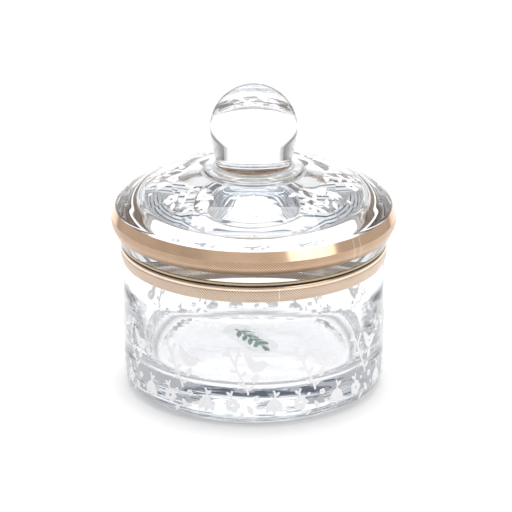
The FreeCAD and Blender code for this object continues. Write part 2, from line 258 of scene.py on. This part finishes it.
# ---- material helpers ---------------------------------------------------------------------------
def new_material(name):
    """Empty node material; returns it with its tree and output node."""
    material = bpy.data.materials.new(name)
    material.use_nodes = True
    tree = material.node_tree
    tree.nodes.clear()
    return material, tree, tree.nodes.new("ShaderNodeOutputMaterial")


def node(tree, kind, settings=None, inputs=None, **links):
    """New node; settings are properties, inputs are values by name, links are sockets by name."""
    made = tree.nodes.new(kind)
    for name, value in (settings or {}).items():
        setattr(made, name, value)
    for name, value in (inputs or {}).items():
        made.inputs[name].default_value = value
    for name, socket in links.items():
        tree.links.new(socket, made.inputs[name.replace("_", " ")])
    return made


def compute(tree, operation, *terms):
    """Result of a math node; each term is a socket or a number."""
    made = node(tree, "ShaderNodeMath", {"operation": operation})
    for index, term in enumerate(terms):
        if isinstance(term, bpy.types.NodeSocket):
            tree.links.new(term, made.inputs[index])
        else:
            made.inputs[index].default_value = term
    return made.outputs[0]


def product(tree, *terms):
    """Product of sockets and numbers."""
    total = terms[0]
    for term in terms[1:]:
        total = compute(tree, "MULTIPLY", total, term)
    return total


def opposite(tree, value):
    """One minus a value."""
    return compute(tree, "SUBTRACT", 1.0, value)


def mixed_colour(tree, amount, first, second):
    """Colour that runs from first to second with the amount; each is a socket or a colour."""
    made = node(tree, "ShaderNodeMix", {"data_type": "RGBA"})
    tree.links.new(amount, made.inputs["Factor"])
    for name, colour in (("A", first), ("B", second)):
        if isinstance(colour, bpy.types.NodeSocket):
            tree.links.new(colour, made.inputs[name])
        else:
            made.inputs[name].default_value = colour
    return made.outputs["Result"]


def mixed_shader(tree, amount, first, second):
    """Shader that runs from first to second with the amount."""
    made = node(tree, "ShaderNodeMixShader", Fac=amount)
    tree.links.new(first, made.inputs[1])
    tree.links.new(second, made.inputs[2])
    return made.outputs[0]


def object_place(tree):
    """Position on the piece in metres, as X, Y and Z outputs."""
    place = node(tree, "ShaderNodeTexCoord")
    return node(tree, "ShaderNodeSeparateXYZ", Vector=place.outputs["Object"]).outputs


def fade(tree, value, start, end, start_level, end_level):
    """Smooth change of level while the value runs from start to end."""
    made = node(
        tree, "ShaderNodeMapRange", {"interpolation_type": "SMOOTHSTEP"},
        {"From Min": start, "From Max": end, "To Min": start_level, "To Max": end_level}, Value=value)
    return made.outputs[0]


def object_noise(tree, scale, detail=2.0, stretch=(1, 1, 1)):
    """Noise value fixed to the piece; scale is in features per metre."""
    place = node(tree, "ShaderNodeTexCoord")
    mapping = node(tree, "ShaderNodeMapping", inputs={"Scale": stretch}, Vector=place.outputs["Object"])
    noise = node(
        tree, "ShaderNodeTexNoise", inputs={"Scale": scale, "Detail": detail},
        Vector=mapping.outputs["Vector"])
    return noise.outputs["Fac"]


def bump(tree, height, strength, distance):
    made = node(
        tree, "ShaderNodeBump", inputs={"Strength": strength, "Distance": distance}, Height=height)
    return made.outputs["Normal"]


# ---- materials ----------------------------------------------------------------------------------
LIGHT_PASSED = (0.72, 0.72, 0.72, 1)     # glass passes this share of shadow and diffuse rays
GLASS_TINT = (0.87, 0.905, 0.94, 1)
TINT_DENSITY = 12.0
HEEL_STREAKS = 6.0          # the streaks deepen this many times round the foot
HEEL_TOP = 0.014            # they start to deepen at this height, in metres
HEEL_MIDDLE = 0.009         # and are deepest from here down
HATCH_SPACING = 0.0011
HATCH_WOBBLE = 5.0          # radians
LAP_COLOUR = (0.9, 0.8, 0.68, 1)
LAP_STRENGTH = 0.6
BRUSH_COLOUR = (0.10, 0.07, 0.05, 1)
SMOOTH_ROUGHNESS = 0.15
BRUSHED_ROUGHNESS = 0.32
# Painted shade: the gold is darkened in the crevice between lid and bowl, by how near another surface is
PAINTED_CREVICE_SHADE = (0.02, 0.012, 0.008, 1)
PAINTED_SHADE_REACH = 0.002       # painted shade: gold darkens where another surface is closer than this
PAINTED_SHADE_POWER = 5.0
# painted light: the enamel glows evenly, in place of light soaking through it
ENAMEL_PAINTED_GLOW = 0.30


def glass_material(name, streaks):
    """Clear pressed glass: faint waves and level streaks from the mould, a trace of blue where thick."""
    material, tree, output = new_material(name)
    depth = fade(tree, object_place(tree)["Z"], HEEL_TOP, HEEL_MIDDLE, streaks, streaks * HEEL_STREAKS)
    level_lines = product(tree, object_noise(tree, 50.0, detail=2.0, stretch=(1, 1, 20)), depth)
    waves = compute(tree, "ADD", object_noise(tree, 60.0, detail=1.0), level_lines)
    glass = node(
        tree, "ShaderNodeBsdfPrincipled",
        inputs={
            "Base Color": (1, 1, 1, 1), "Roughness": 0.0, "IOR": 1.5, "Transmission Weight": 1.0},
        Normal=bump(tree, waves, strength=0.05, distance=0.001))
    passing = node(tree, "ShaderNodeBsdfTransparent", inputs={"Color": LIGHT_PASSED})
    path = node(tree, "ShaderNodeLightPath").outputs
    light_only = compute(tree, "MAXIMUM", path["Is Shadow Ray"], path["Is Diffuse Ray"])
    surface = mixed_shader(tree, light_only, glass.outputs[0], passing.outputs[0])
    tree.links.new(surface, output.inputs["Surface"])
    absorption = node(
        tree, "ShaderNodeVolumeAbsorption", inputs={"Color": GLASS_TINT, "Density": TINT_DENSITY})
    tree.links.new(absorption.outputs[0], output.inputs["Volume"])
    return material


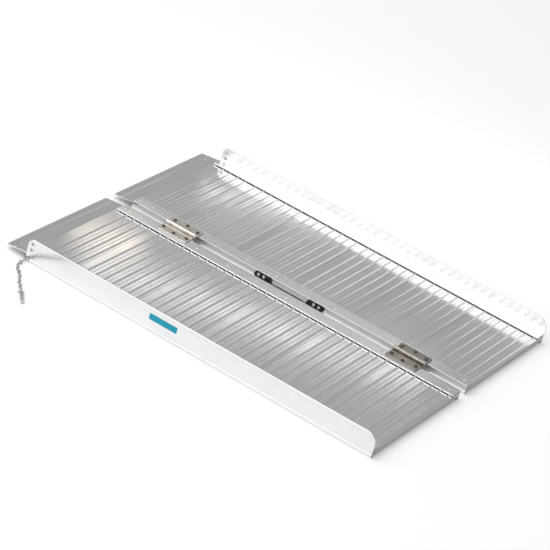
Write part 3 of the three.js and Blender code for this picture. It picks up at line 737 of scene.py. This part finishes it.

CHALLENGE
Search the entries for the word "Blender" and gather every line where it appears.

SOLUTION TO THIS EXERCISE
The FreeCAD and Blender code for this object continues. Write part 2, from line 258 of scene.py on. This part finishes it.
Write part 3 of the three.js and Blender code for this picture. It picks up at line 737 of scene.py. This part finishes it.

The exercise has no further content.